View photos of tight end Levine Toilolo
He brings to the Giants one of the NFL's most colorful names. Toilolo is of Polynesian descent. He got his first name from his grandfather. "My mom's dad, his name was Levine," he said. "I'm named after him.
Three of Toilolo's uncles played in the NFL: Dan Saleaumua played for the Detroit, Kansas City and Seattle from 1987-1998, Edwin Mulitalo played for Baltimore and Detroit from 1999-2008, and Joe Salave'a, who is currently a coach at the University of Oregon, played for Tennessee, San Diego and Washington from 1998-2006.
"I remember being able to go to a few games," Toilolo said. "They came to San Diego, where I grew up. But there's nothing too crazy in my memory bank. Really just going to a practice here or there."
Toilolo prefers to look forward and to getting into the nitty-gritty of learning the terminology verbiage and assignments in his fourth offensive system in four years.

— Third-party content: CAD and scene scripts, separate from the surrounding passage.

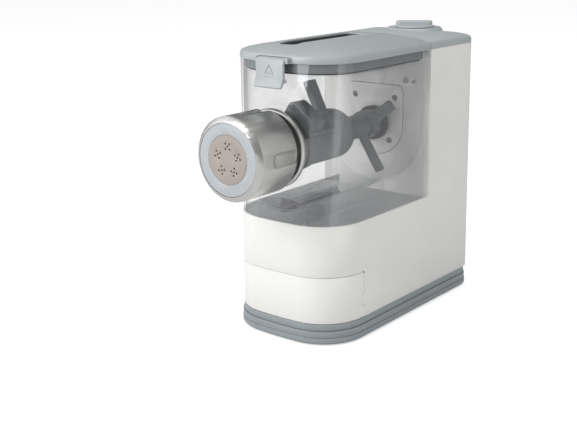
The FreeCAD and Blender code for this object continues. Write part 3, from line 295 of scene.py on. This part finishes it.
def clear_plastic(name, sheen, roughness, veil):
    """Clear polished plastic: each face lets the light through, less and less towards grazing
    angles, where it turns to a mirror. The veil is the share that the tint keeps back."""
    material = bpy.data.materials.new(name)
    material.use_nodes = True
    material.surface_render_method = "BLENDED"
    shader = material.node_tree.nodes["Principled BSDF"]
    slant = add(material, "ShaderNodeLayerWeight", {"Blend": 0.5})
    steep = add(material, "ShaderNodeMath", {1: grazing_power}, {0: slant.outputs["Facing"]}, operation="POWER")
    cover = add(material, "ShaderNodeMapRange", {"To Min": veil, "To Max": 1.0},
                {"Value": steep.outputs[0]})
    material.node_tree.links.new(cover.outputs["Result"], shader.inputs["Alpha"])
    shader.inputs["Base Color"].default_value = linear(sheen)
    shader.inputs["Roughness"].default_value = roughness
    shader.inputs["Metallic"].default_value = 1.0
    return material


smoke_clear = clear_plastic("san_clear_smoke", "#C4C5C8", roughness=0.03, veil=0.085)
tub_clear = clear_plastic("san_clear_inner", "#D6D7DA", roughness=0.04, veil=0.05)
# Light falls straight through both clear pieces, so they throw no shadow on the tower's wall.
clear_edge = 0.35 * mm
for clear_piece in (finish_piece("chamber_wall", smoke_clear, clear_edge),
                    finish_piece("mixing_tub", tub_clear, clear_edge)):
    clear_piece.visible_shadow = False
    clear_piece.visible_diffuse = False

# The nozzle: a turned stainless collar and grip nut with a satin brushed skin and four milled
# finger dents, a light grey ring and a grey-beige acetal shaping disc with drilled holes.
stainless = metal("stainless_satin_turned", "#C6C5C3", roughness=0.3, scratch_mm=1.5,
                  anisotropy=0.5)
finish_piece("front_collar", stainless, edge=0.4 * mm)
finish_piece("grip_nut", stainless, edge=0.6 * mm)
ring_grey = moulded("acetal_light_grey", "#B2B8BC", "#AAB0B4", grain_mm=0.8, roughness=0.35)
finish_piece("disc_ring", ring_grey, edge=0.5 * mm)
disc_beige = moulded("acetal_grey_beige", "#A59C95", "#9D948D", grain_mm=0.8, roughness=0.42)
finish_piece("shaping_disc", disc_beige, edge=0.25 * mm)

# The lid: a crowned cover in light cool grey ABS with a pouring slot, a darker skirt that fits
# the chamber's mouth, a soft gasket and a dark funnel under the slot, hinged on a steel pin.
lid_grey = moulded("abs_light_cool_grey", "#ADB4B5", "#A6ADAE", grain_mm=0.7, roughness=0.36)
finish_piece("lid", lid_grey, edge=0.5 * mm)
skirt_grey = moulded("abs_slate_grey", "#6F7679", "#676E71", grain_mm=0.8, roughness=0.4)
finish_piece("lid_skirt", skirt_grey, edge=0.3 * mm)
paint(rubber, "lid_gasket")
chute_dark = moulded("abs_charcoal", "#3C4042", "#36393B", grain_mm=0.8, roughness=0.5)
finish_piece("pouring_chute", chute_dark, edge=0.3 * mm)

# The latch: a flat hook in the lid's grey that swings on a pin, with a lip for the finger. A
# small raised triangle over a line marks where to press.
mark_height = 0.25 * mm
mark_sunk = 0.2 * mm
mark_stroke = 0.8 * mm
latch_lip_reach = 4.0 * mm
triangle_half = 4.4 * mm
triangle_foot = 14.0 * mm
triangle_top = 21.0 * mm
line_half = 6.0 * mm
line_foot = 10.6 * mm
line_thickness = 0.1 * mm
latch_edge = 0.7 * mm
finish_piece("latch", lid_grey, edge=latch_edge)
latch_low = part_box("latch")[0]
latch_face = latch_low.y + latch_lip_reach
mark_grey = moulded("abs_mark_grey", "#8D9597", "#868E90", grain_mm=0.7, roughness=0.4)
triangle = [Vector((-triangle_half, 0, latch_low.z + triangle_foot)),
            Vector((0, 0, latch_low.z + triangle_top)),
            Vector((triangle_half, 0, latch_low.z + triangle_foot))]
line = [Vector((side * line_half, 0, latch_low.z + line_foot + rise))
        for side, rise in ((-1, 0), (-1, line_thickness), (1, line_thickness), (1, 0))]
for mark_name, outline in (("latch_mark_triangle", triangle), ("latch_mark_line", line)):
    mark = strip_round(mark_name, outline, mark_stroke, latch_face - mark_height,
                       latch_face + mark_sunk, mark_grey)
    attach(mark, nodes["latch"]["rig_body"])

# The rear cap, the selector's dais and the bar-grip knob: the same cool grey ABS as the lid. The
# knob turns the switch below over its spindle.
finish_piece("rear_cap", lid_grey, edge=0.4 * mm)
finish_piece("control_knob", lid_grey, edge=0.5 * mm)

# The mains inlet: a two-pin socket in black nylon, set flush in the rear wall.
paint(black_nylon, "mains_inlet")

# The floor and the studio: a pale floor, a large soft lamp from the front left, a fill from
# above, and a white room that the metal and the clear plastic can show.
floor_half = 6.0
floor_drop = 0.0005
floor_paint = bpy.data.materials.new("floor_pale")
floor_paint.use_nodes = True
bpy.ops.mesh.primitive_plane_add(size=2 * floor_half, location=(0, 0, -floor_drop))
floor = bpy.context.object
floor.name = "floor"
floor.data.materials.append(floor_paint)
floor_shader = floor_paint.node_tree.nodes["Principled BSDF"]
floor_shader.inputs["Base Color"].default_value = linear("#E9E9E9")
floor_shader.inputs["Roughness"].default_value = 0.9
floor_shader.inputs["Specular IOR Level"].default_value = 0.1
rays = add(floor_paint, "ShaderNodeLightPath")
floor_lift = 0.55
lift = add(floor_paint, "ShaderNodeMath", {1: floor_lift}, {0: rays.outputs["Is Camera Ray"]},
           operation="MULTIPLY")
floor_shader.inputs["Emission Color"].default_value = linear("#FFFFFF")
floor_paint.node_tree.links.new(lift.outputs[0], floor_shader.inputs["Emission Strength"])

room_light = 0.5
room_in_metal = 0.28
room_in_view = 1.0
world = bpy.data.worlds.new("white_room")
bpy.context.scene.world = world
world.use_nodes = True
sky = world.node_tree.nodes["Background"]
sky.inputs["Color"].default_value = linear("#FFFFFF")
seen = add(world, "ShaderNodeLightPath")
seen_or_shiny = add(world, "ShaderNodeMath", None,
                    {0: seen.outputs["Is Camera Ray"], 1: seen.outputs["Is Transmission Ray"]},
                    operation="MAXIMUM")
plain_strength = add(world, "ShaderNodeMapRange", {"To Min": room_light, "To Max": room_in_metal},
                     {"Value": seen.outputs["Is Glossy Ray"]})
strength = add(world, "ShaderNodeMapRange", {"To Max": room_in_view},
               {"Value": seen_or_shiny.outputs[0], "To Min": plain_strength.outputs["Result"]})
world.node_tree.links.new(strength.outputs["Result"], sky.inputs["Strength"])


def soft_lamp(name, place, aim, width, height, power):
    """A rectangular softbox."""
    lamp = bpy.data.lights.new(name, "AREA")
    lamp.shape = "RECTANGLE"
    lamp.size = width
    lamp.size_y = height
    lamp.energy = power
    holder = bpy.data.objects.new(name, lamp)
    bpy.context.scene.collection.objects.link(holder)
    holder.location = place
    holder.rotation_mode = "QUATERNION"
    holder.rotation_quaternion = (Vector(aim) - Vector(place)).to_track_quat("-Z", "Y")
    return holder


soft_lamp("key_front_left", place=(-0.9, -1.9, 1.2), aim=(0, 0, 0.15), width=1.6, height=1.6,
          power=34)
soft_lamp("top", place=(0.1, 0.0, 2.0), aim=(0, 0, 0.2), width=1.4, height=1.4, power=12)
soft_lamp("side_panel", place=(2.0, -0.5, 0.7), aim=(0, 0, 0.18), width=0.6, height=1.4, power=3.5)

# Upright white screens to the right that only the metal and the clear plastic mirror. They give the
# chamber its light bands: the first is the brightest, the later ones fade towards the back.
screen_distance = 0.55
screen_height = 0.7


def mirror_screen(name, from_degrees, to_degrees, strength):
    """An upright screen between two directions, counted from the front towards the right."""
    edges = []
    for degrees in (from_degrees, to_degrees):
        angle = math.radians(degrees)
        edges.append(Vector((math.sin(angle), -math.cos(angle), 0)) * screen_distance)
    lift_up = Vector((0, 0, screen_height))
    mesh = bpy.data.meshes.new(name)
    mesh.from_pydata([edges[0], edges[1], edges[1] + lift_up, edges[0] + lift_up], [], [(0, 1, 2, 3)])
    glow = bpy.data.materials.new(name + "_white")
    glow.use_nodes = True
    shader = glow.node_tree.nodes["Principled BSDF"]
    shader.inputs["Base Color"].default_value = linear("#000000")
    shader.inputs["Emission Color"].default_value = linear("#FFFFFF")
    shader.inputs["Emission Strength"].default_value = strength
    mesh.materials.append(glow)
    screen = bpy.data.objects.new(name, mesh)
    bpy.context.scene.collection.objects.link(screen)
    screen.visible_camera = False
    screen.visible_diffuse = False
    screen.visible_transmission = False
    screen.visible_shadow = False


mirror_screen("screen_bright", from_degrees=58, to_degrees=76, strength=1.6)
mirror_screen("screen_middle", from_degrees=78, to_degrees=100, strength=0.9)
mirror_screen("screen_soft", from_degrees=103, to_degrees=150, strength=0.55)
mirror_screen("screen_left", from_degrees=-75, to_degrees=-20, strength=1.1)

# The camera stands where the photograph was taken: its turn, height, roll and lens were solved
# from the edges of the body. The frame is shifted down a tenth of its width.
camera_turn = math.radians(39.00)
camera_rise = math.radians(12.53)
camera_roll = math.radians(-0.61)
camera_distance = 1.1029
camera_aim = Vector((-0.0643, 0.0018, 0.1523))
focal_pixels = 1040.0
frame_width = 577
frame_shift = -0.10
sensor_mm = 36.0
data = bpy.data.cameras.new("camera")
camera = bpy.data.objects.new("camera", data)
bpy.context.scene.collection.objects.link(camera)
bpy.context.scene.camera = camera
data.sensor_width = sensor_mm
data.lens = focal_pixels / frame_width * sensor_mm
data.shift_y = frame_shift
outward = Vector((math.sin(camera_turn) * math.cos(camera_rise),
                  -math.cos(camera_turn) * math.cos(camera_rise), math.sin(camera_rise)))
camera.rotation_mode = "QUATERNION"
camera.location = camera_aim + outward * camera_distance
camera.rotation_quaternion = ((-outward).to_track_quat("-Z", "Y")
                              @ Matrix.Rotation(camera_roll, 4, "Z").to_quaternion())
data.clip_start = 0.05
data.clip_end = 50.0
data.dof.use_dof = False
bpy.context.scene.view_settings.view_transform = "Standard"
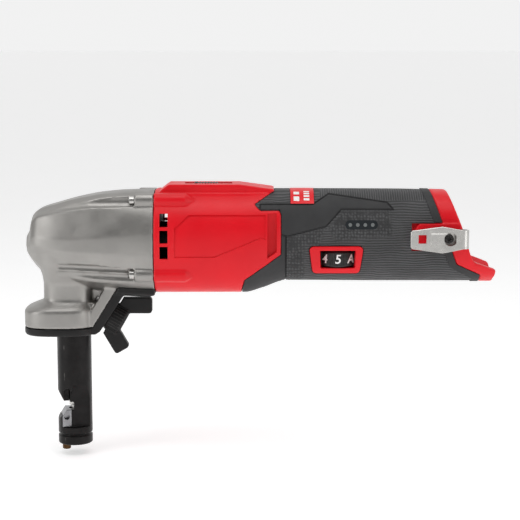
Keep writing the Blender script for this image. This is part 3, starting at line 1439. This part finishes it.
class NIBBLER_OT_lever(bpy.types.Operator):
    """Two-winged clamp lever with a ribbed hub"""
    bl_idname = "nibbler.lever"
    bl_label = "Wing lever"

    def execute(self, context):
        wing_lever()
        return {"FINISHED"}


class NIBBLER_OT_clip(bpy.types.Operator):
    """Pressed steel clip"""
    bl_idname = "nibbler.clip"
    bl_label = "Belt clip"

    def execute(self, context):
        belt_clip()
        return {"FINISHED"}


class NIBBLER_OT_screws(bpy.types.Operator):
    """Case, shell and clip screws"""
    bl_idname = "nibbler.screws"
    bl_label = "Screws"

    def execute(self, context):
        screws()
        return {"FINISHED"}


class NIBBLER_OT_contacts(bpy.types.Operator):
    """Blades and their carrier in the battery bay"""
    bl_idname = "nibbler.contacts"
    bl_label = "Battery contacts"

    def execute(self, context):
        battery_contacts()
        return {"FINISHED"}


class NIBBLER_OT_inner_works(bpy.types.Operator):
    """Finishes for the drive train, motor and controls"""
    bl_idname = "nibbler.inner_works"
    bl_label = "Inner works"

    def execute(self, context):
        inner_works()
        return {"FINISHED"}


class NIBBLER_OT_studio(bpy.types.Operator):
    """Floor, light and camera"""
    bl_idname = "nibbler.studio"
    bl_label = "Studio"

    def execute(self, context):
        studio()
        return {"FINISHED"}


OPERATORS = (
    NIBBLER_OT_gear_case,
    NIBBLER_OT_head_boot,
    NIBBLER_OT_housing,
    NIBBLER_OT_grips,
    NIBBLER_OT_collar,
    NIBBLER_OT_badge,
    NIBBLER_OT_bezel,
    NIBBLER_OT_dial,
    NIBBLER_OT_gauge,
    NIBBLER_OT_switch_knob,
    NIBBLER_OT_punch_tube,
    NIBBLER_OT_jaw,
    NIBBLER_OT_foot_screw,
    NIBBLER_OT_cutting_punch,
    NIBBLER_OT_lever,
    NIBBLER_OT_clip,
    NIBBLER_OT_screws,
    NIBBLER_OT_contacts,
    NIBBLER_OT_inner_works,
    NIBBLER_OT_studio,
)


class NIBBLER_PT_panel(bpy.types.Panel):
    """Sizes, colours, light and the pieces in the order they are made"""
    bl_idname = "NIBBLER_PT_panel"
    bl_label = "Nibbler"
    bl_space_type = "VIEW_3D"
    bl_region_type = "UI"
    bl_category = "Nibbler"

    def draw(self, context):
        scene = context.scene
        for group in (scene.nibbler_sizes, scene.nibbler_colours, scene.nibbler_studio):
            box = self.layout.box()
            for name in group.bl_rna.properties.keys():
                if name not in ("rna_type", "name"):
                    box.prop(group, name)
        for operator in OPERATORS:
            self.layout.operator(operator.bl_idname)


CLASSES = (NibblerColours, NibblerSizes, NibblerStudio, *OPERATORS, NIBBLER_PT_panel)


def register():
    for made in CLASSES:
        bpy.utils.register_class(made)
    bpy.types.Scene.nibbler_colours = PointerProperty(type=NibblerColours)
    bpy.types.Scene.nibbler_sizes = PointerProperty(type=NibblerSizes)
    bpy.types.Scene.nibbler_studio = PointerProperty(type=NibblerStudio)


def unregister():
    del bpy.types.Scene.nibbler_colours
    del bpy.types.Scene.nibbler_sizes
    del bpy.types.Scene.nibbler_studio
    for made in reversed(CLASSES):
        bpy.utils.unregister_class(made)


def corners(box):
    return [list(corner) for corner in box]


def main():
    register()
    for operator in OPERATORS:
        call = getattr(bpy.ops.nibbler, operator.bl_idname.split(".")[1])
        if call() != {"FINISHED"}:
            raise RuntimeError(f"{operator.bl_label} could not be made")


if __name__ == "__main__":
    main()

His assistant in that task is his wife, Stephanie.
"I pride myself on being someone who you can count on," he said. "Knowing your assignment, being out there and doing their job. The playbook obviously takes time and takes work, and with everything going on, it'll probably be a little bit different of a learning curve. Right now, we'll probably have to do meetings a different way. But as far as picking up offenses, it's definitely not something that I'm too worried about. Being in a lot of different systems, I think that's definitely helped me learn things quick and learn on the go.
"When you watch film, you see a lot of similar concepts. When you go into a new system, it's really just learning the new terms and the verbiage. That's all really just memorization. My wife, she also knows the drill as far as helping my study. We already have our whiteboard and note cards ready to get studying once we get the playbook going."
That's a man who knows what it takes to win.